Java vs Python: General Language Features
With two languages this popular and widely used it can be hard to catalogue all their similarities and differences in tidy sections. In the interest of giving you the maximum information possible, I’ve included a miscellany of similarities and differences below, in case we missed anything in previous sections.
Technical Differences Between Python and Java
While Java and Python are both high-level OO languages, there are some important differences between them. Arguably the biggest is that Python is interpreted while Java is compiled. An interpreted language is one that can be run line-by-line, while a compiled language has to be translated into bytecode before it can be executed.
Java specifically compiles down to what is called the Java virtual machine, a kind of abstract virtual ‘computer’. Other languages, like Ruby, Scala, and even Python can be compiled down to the Java Virtual Machine, which allows for an astonishing degree of cross platform support.
A common, related question is whether Python or Java is faster. One of the tradeoffs for being a compiled language is that Java code tends to be faster than Python code, even when compile time is taken into account.
Java’s famous ‘just-in-time compiler’ performs compilation steps only when they need to be run. This, along with features like support for concurrency, is one of the things that makes Java an excellent language for compute-intensive tasks.
Though both languages have many third party modules to extend their functionality, the Python ‘standard’ (read: core) library is more extensive than Java’s standard library. This can impact how quickly a novice programmer is able to pick these languages up.
Another thing worth keeping in mind is that Python and Java have different type systems. Python is dynamically typed while Java is statically typed. Without going too far down this long and fascinating computer science rabbithole.
What this means is that in Python a variable can contain a piece of text and, later, this same variable can be overwritten with an integer.
The variable ‘types’ can be changed dynamically, hence ‘dynamically typed’.
In Java, once a variable has been assigned a string it can’t later be overwritten with an integer. Variable types are static, hence ‘statically typed’.
Finally, in Python all classes are public classes, in the sense that their variables and methods are visible to the rest of the program. This is not so with Java, in which classes have to be specifically designated as public classes for this to be true.
While this could seem like a rather arcane bit of trivia, it can impact how secure a program is, whether code is easy to read, and many other aspects of working with the language.
Python vs Java: Jobs
There are plenty of Python jobs available, and more springing up all the time. The payoff for learning Python, therefore, could be extremely good.
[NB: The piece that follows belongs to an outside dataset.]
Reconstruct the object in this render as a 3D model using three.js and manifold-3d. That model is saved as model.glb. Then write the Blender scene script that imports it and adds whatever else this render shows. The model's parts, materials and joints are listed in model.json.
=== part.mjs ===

Python is known for its famously straightforward syntax and consequently being easier to read than many other languages; I’m not sure it’s quite as natural as a language like Ruby, but it’s up there.
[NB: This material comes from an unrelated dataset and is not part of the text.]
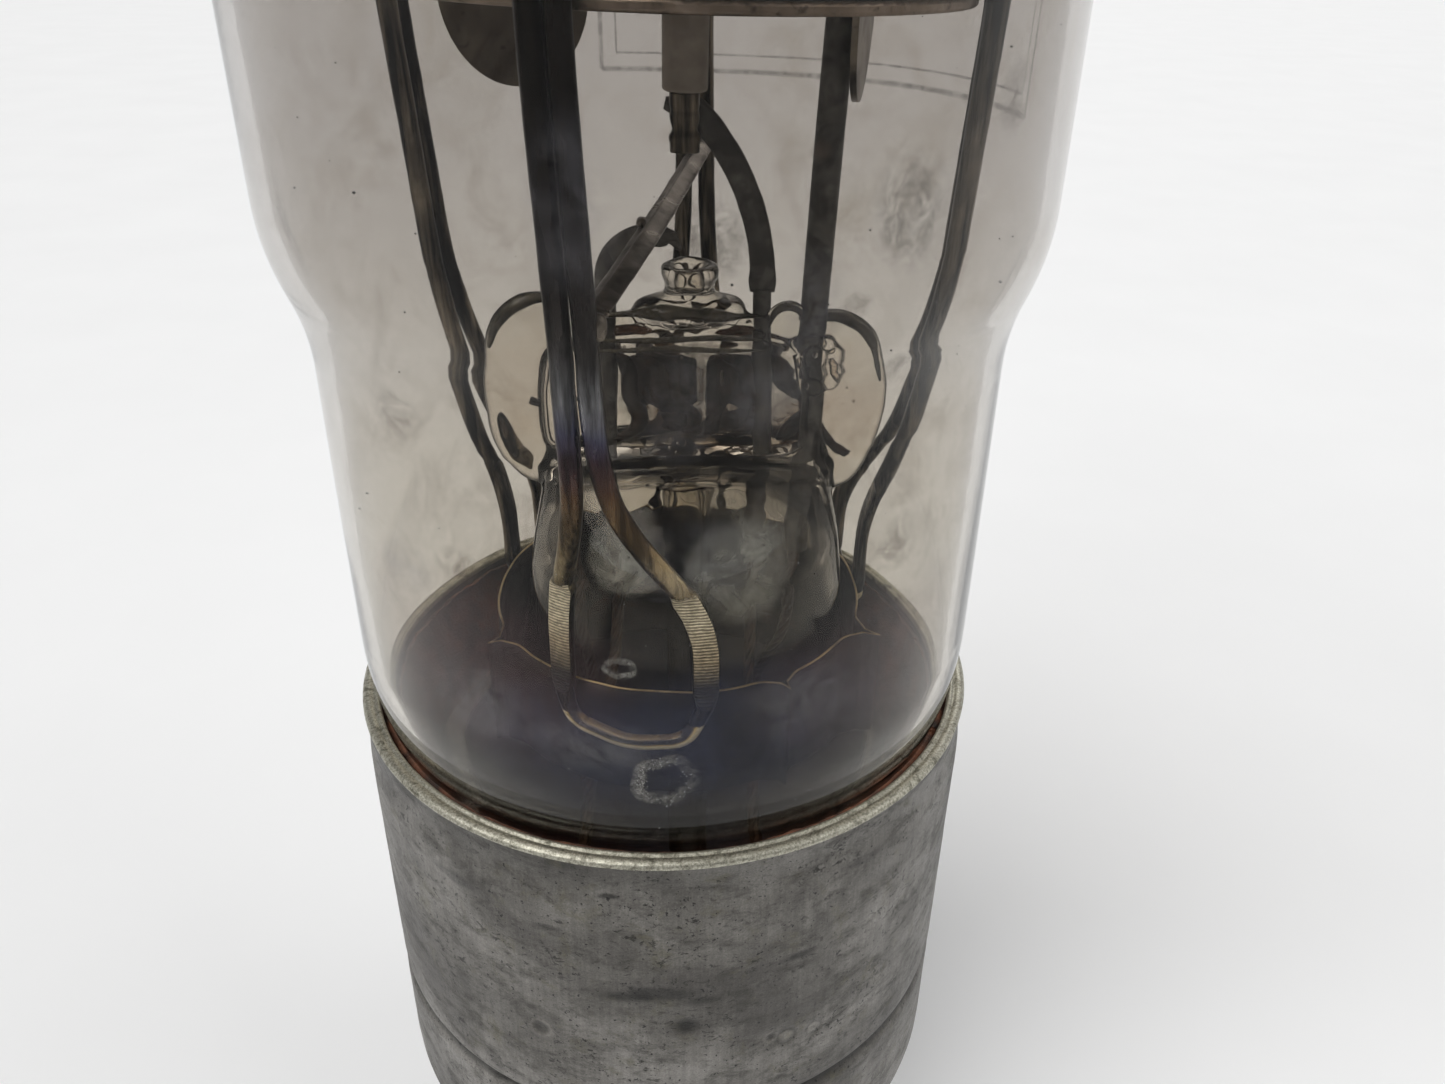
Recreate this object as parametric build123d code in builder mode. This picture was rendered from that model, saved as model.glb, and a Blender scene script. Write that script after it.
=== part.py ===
"""Gas-filled control tube: glass bulb on a deep four-pin metal base, with a caged electrode stack.

Millimetres. Origin at the centre of the plane of the pin tips, +Z up along the bulb's axis.
The stem and the cage stand slightly off the axis, as hand-sealed glass does.
"""
from build123d import *
import math
import os

os.makedirs("parts", exist_ok=True)

# ---------------------------------------------------------------- driving dimensions
pin_length = 19.0
shell_height = 57.0
rim_z = pin_length + shell_height  # top rim of the base shell
overall_height = 236.0

shell_radius = 29.4
shell_wall = 0.8
shell_corner = 13.0
shell_mouth_radius = 22.0

bulb_radius = 30.95
neck_radius = 28.5
glass_wall = 1.4

stem_x = 1.9  # centre of the press
collar_x = 1.2  # centre of the band round the stem
cage_x = 1.1  # centre of the cage
cage_lean = 0.9  # degrees, towards +X
cage_floor_z = rim_z + 59.0

cage_radius = 22.3
can_radius = 21.8
rod_radius = 0.85
collar_radius = 17.2
seat_gap = 0.02  # between faces that touch, so that neighbours don't overlap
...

Because of this, coders have taken Python and expanded it into something that’s almost a platform. There are 3rd-party Python libraries to do almost everything, and Python frameworks for everything from systems programming to game development.
Relative to languages like PHP and C#, Python adoption has grown at a staggering rate, with little evidence of slowing down. And Python programmers earn salaries that are comparable to developers working in other languages.
On the other hand, Java was one of the earliest and most successful languages aiming at cross platform support. So, like Python, there are more 3rd-party Java libraries than you could hope to explore if you lived to be as old as Gandalf.
Some of the largest companies in the world use software that is either written in Java or relies heavily on it. But Java is also growing in popularity as a language for data science and machine learning, two fields becoming more prominent everyday.
For these reasons, Java isn’t going anywhere. Learning it would be a great use of your time.
But what if you want to know how Java and Python developer salaries stack up? It depends upon the sources you consult, but based on my research a mid-level Python or Java developer can expect to earn a similar (and respectable) salary in the low six figures.
Less important than the language is your technical proficiency and real world experience. It also never hurts to have done some open source programming.
Java vs Python: Interviews
Let’s face it, interviews are one of the most important parts of landing a job in technology. While it’s not impossible to overcome bad first impressions and subpar interviews, it’s extremely difficult.
Instead, wouldn’t it be better to master the interview process so you don’t even have to worry about it? Of course it would! With that in mind, let’s take a look at some questions commonly seen in Python interviews.
- Q: How are lists and tuples different in Python?
- A: Lists are slower than tuples and mutable, and they use brackets instead of parentheses.
- Q: What does it mean to say that Python is an interpreted language?
- A: It means that Python isn’t compiled, and instead executes code line-by-line at runtime.
- Q: What’s the difference between global and local variables in Python?
- A: A global variable is one that’s declared outside a function and accessible by the whole program, a local variable is one that lives in a function and is only active there.
These questions are entirely software-related and require an understanding of how Python handles variables and basic data structures.
What does this process look like in Java?
- Q: How is Java platform-independent?
- A: Java compiles down to a byte code that is executable on any hardware system.
- Q: Why is Java not totally object-oriented?
- A: Java contains a number of primitive data types that don’t act like standard objects in object-oriented programming.
- Q: Provide one difference between heap and stack memory in Java.
- A: Stack memory is only accessible by one thread, while anything stored in heap memory is accessible by anything in an application.
You can see that these are more likely to focus on hardware and distinctive features of Java.
Now, you could in principle encounter almost any question in an interview for either Java or Python, but hopefully seeing a couple of standard questions for each gives you some sense of what you can expect.
By and large, interview questions are going to challenge you to demonstrate basic proficiency with the language and may push into deeper topics like the mechanism which makes Java platform-independent.
For practice, I recommend solving as many problems as possible through both whiteboarding and pair programming. Both are popular vehicles for assessing the abilities of potential candidates.
A Final Word on Python vs Java
We’ve covered a lot of ground in this comprehensive overview, and I sincerely hope it has helped. The truth is that Java and Python are both great languages with more than enough to recommend them. As the proverb goes, the first step is often the hardest, so I recommend diving in over agonizing about which language to learn.